We've normalized the scores to sum to 1, i.e. make them into proper probabilities, but actually the categorical sampler will do that for us, so it’s not necessary:

>>> from categorical import Categorical as C
>>> my_sampler = C(scores)
>>> print my_sampler.sample()
487702

The value 487702 above means that the sampler yielded the outcome corresponding to the 487703^rd outcome, as listed in the probability-scores provided to the constructor (outcomes are zero-indexed of course).

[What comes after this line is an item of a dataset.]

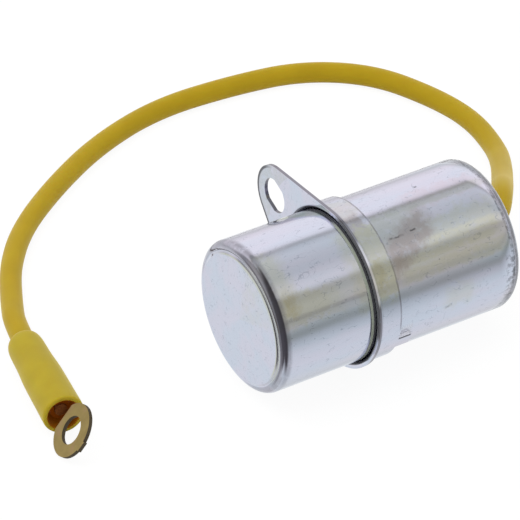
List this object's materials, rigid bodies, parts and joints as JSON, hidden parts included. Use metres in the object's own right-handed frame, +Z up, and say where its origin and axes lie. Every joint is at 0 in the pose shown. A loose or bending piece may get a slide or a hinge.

Since we hadn’t normalized the probability scores in advance, we can ask the sampler what the probability of sampling that outcome was:

>>> my_sampler.get_probability(487702)
5.3028349767480922e-07

Pretty small indeed!

As a bonus, you can provide a shape parameter when calling sample, and get back a numpy array, having the specified shape, filled with independent samples:

>>> my_sampler.sample((3,4), dtype='int32')
array([[719441, 321772, 741180,  93447],
       [652309, 472908,  40968, 422349],
       [993621, 652970, 720311,  79800]])

Benchmarking Against numpy

Comparing to numpy, assuming we draw 1000 samples individually:

>>> from numpy.random import choice
>>> import time
>>> 
>>> def time_numpy():
>>> 	start = time.time()
>>> 	for i in range(1000):
>>> 		choice(k, p=probabilities)
>>> 	print time.time() - start
>>> 
>>> def time_my_alias():
>>> 	start = time.time()
>>> 	for i in range(1000):
>>> 		my_sampler.sample()
>>> 	print time.time() - start
>>> 
>>> time_numpy()
31.0555009842
>>> time_my_alias()
0.0127031803131

If instead, you draw your samples upfront, numpy might be faster, depending on how many samples you want. At around 10,000 samples taken in batch, numpy starts to get faster:

>>> def time_numpy():
>>>     start = time.time()
>>> 	choice(k, size=(10000,), p=probabilities)
>>> 	print time.time() - start
>>> 
>>> def time_my_alias():
>>>     start = time.time()
>>>     my_sampler.sample(shape=(10000,))
>>>     print time.time() - start
>>>
>>> time_numpy()
0.107708930969
>>> time_my_alias()
0.117538928986

So, if you are drawing more than 10,000 samples at a time, numpy will be faster, whereas if you are sampling fewer than that (especially if you do so repeatedly), then categorical will be faster.